All four of the gospels show us Jesus as an ideal friend, engaging in loving, accepting, and transforming relationships with those around him. In the culture that surrounded Jesus, a world full of hierarchies and people with power over others, friendship stood out as the only relationship based upon equality. Socrates saw friendship as subversive because it existed regardless of rank. Marriages at the time were not relationships of equality; society was stratified along class lines, with patrons and clients, and masters and slaves. Friendship was the only model of equality that the ancient world knew, and in today’s reading it is friendship, a relationship of equals, that Jesus offered his disciples.
Friendship has demands, of course. Jesus articulates them: ‘No one has greater love than this, to lay down one’s life for one’s friends.’ (John 15:13) We are listening to the Farewell Discourse that Jesus gave on his last night with his disciples, so we know that Jesus is not simply describing this greater love. On the following day he will embody it. In his crucifixion Jesus is the friend who lays down his life. We, as his friends, are to embody that friendship too: ‘This is my commandment, that you love one another as I have loved you.’ (John 15:12) Just as the Elder in the First Letter of John talks about love as the fulfilling of the commandments, and the obeying of the commandments as love, so Jesus in the Gospel according to John gives ‘love’ as his commandment. If we abide in Jesus’ love, and love one another, we will bear fruit, Jesus’ joy will be in us, and our joy will be complete.

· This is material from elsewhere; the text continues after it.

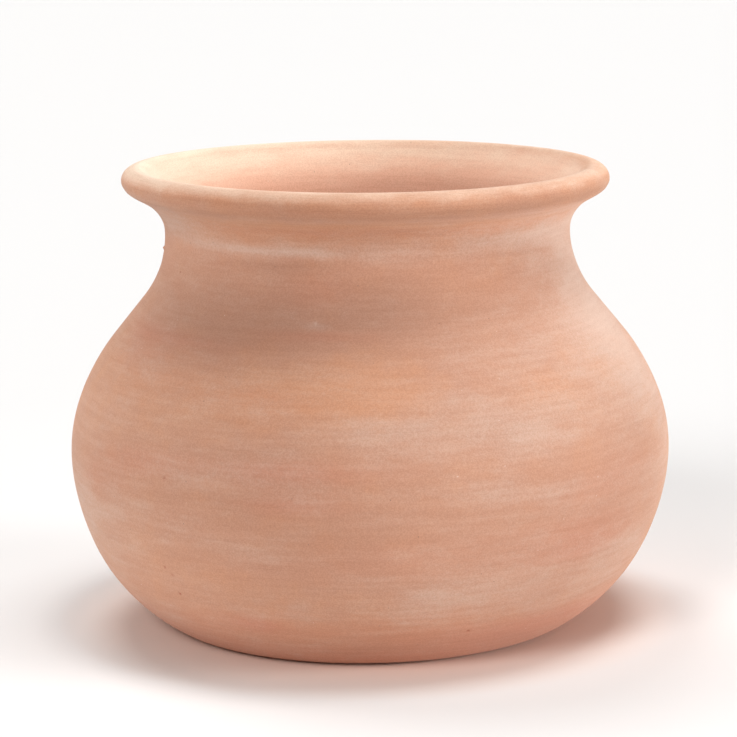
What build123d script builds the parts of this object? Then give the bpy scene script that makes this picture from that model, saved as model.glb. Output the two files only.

That we might need to show our love for each other, and so for God, by being willing to die for each other is naturally terrifying, so I want to share with you some wisdom from the Desert Fathers. The Desert Fathers were hermits who went to live alone in the Egyptian Desert in the third century so that they could focus on God without the distractions of the world. Unfortunately for them but fortunately for us they were often interrupted in their solitude by other Christians seeking their wisdom, and their sayings were collected and written down. So here are two of their sayings on ‘love’:
[Poemen] said, ‘There is no greater love than that you should lay down your life for your neighbour. When you hear a complaint against you and you struggle with yourself, and do not begin to complain in return, when you bear an injury with patience and do not look for revenge, that is when you lay down your life for your neighbour’.[2]
And my favourite story on love from the Fathers:
Once when John was going up from Scetis with the other monks, their guide lost his way in the night. The brothers said to John, ‘What shall we do, abba, to prevent ourselves dying in the desert, now that this brother has lost the way?’ John said, ‘If we were to say anything to him, he will be upset, so I will pretend I am worn out and say I can’t walk any further, and must stay here till daylight.’ He did so, and the others said, ‘We won’t go on either, we’ll stay with you here.’ They stayed there till dawn, so that they should not blame the monk who had guided them wrongly.[3]
According to these extremely wise Christians, laying down our lives for each other need not mean being crucified for each other. It might entail refusing to complain about another person, refusing to blame another person for something they have done wrong, being careful not to upset another person. And if God is love, as our faith tells us God is, then even our smallest loving actions will contribute to filling the universe with love and so with God.
Whether we use the language of family, of brothers and sisters, as the Elder does or of friendship as Jesus does to his disciples, living as a Christian is, as I say so often, all about love. One of my favourite saints, the 14th century mystic, Julian of Norwich, whose book about her visions, her ‘Showings,’ is the earliest surviving book written by a woman in English, wrote so much about love that the title by which her book is known today is Revelations of Divine Love. In the final section Julian writes that fifteen years after her visions came to an end she finally received enlightenment as to their meaning:
‘Do you want to know what our Lord meant in all this? Learn it well: love was what he meant. Who showed it to you? Love. What did he show you? Love. Why did he show it? Out of love. Stay with this and you will learn and know about love, but you will never know or learn anything else from it – not ever.’ So I was taught love was what our Lord meant. And I saw with absolute certainty that before God made us he loved us, and that his love never slackened, nor ever will.[4]
Julian of Norwich by Connie Wendleton https://fineartamerica.com/featured/julian-of-norwich-connie-wendleton.html
We love, because God first loved us. We love, because Jesus showed us what love meant. We love, so that Jesus’ joy may be in us and our joy may be complete. We love, because God is love. Thanks be to God. Amen.
[1] Quoted in Elfrida Vipont, The Bridge, London: Oxford University Press, 1962, p. 10.
[2] The Desert Fathers: Sayings of the Early Christian Monks, Harmondsworth: Penguin Classics, 2003, pp. 178-9.
[3] The Desert Fathers: Sayings of the Early Christian Monks, p. 178.
[4] Julian of Norwich, Revelations of Divine Love, London: Hodder and Stoughton, 1987, p. 169.
Our Tecoma congregation chewed over the question of ‘When have you experienced love most intently?’. Many answers came from times of vulnerability, such as travelling.
This guy puts it to music: https://www.youtube.com/watch?v=kBhnc2PQb3k
Oh, this is just lovely. Thank you for the link!